(Invited) Non-Precious Metal Catalysts with Designed Carbon Nanostructures and Controlled Active Sites for Oxygen Reduction Reaction and CO2 Reduction

Abstract

To replace scarce and expensive Pt-based oxygen reduction reaction (ORR) catalysts in acidic conditions, non-precious metal catalysts (NPMCs) based on third-row transition metals and N-doped carbon (M/N/C) have been intensively studied to date. Here, we present a novel versatile strategy to control and enhance the activity of the single Fe-N 4 site by incorporating electron-withdrawing/donating functionalities on the carbon plane. These incorporated functionalities change the strength of the electronic effect, which is derived from the delocalized pi-band of carbon plane to the d -orbital of the Fe ion in Fe-N 4 site; therefore, the adsorption strength of ORR intermediates at the Fe-N 4 site was controlled by incorporated functionalities. Electrochemical CO 2 reduction reaction (CO 2 RR) has attracted a lot of interest as a highly potential CO 2 utilization system.

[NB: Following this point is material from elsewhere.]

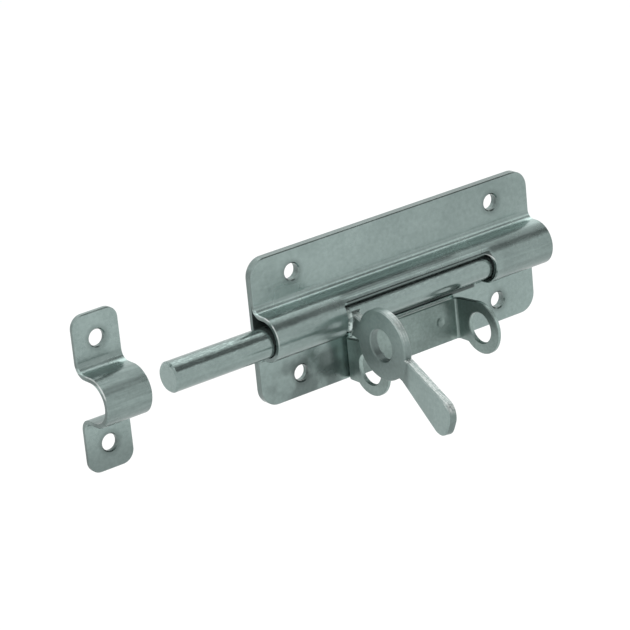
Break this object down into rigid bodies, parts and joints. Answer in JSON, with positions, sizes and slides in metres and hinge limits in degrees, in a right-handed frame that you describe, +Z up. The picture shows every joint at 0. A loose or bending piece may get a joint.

Due to the high overpotential in CO 2 RR, the development of an effective catalyst is highly required for CO 2 based long-term energy storage system. We present a metal-organic hybrid catalyst (Co-PPy-C), which consists of Co and polypyrrole, as a highly active electrocatalyst for CO 2 RR. Co-PPy-C exhibited high Faradaic efficiency and metal mass activity for CO production at low overpotential region.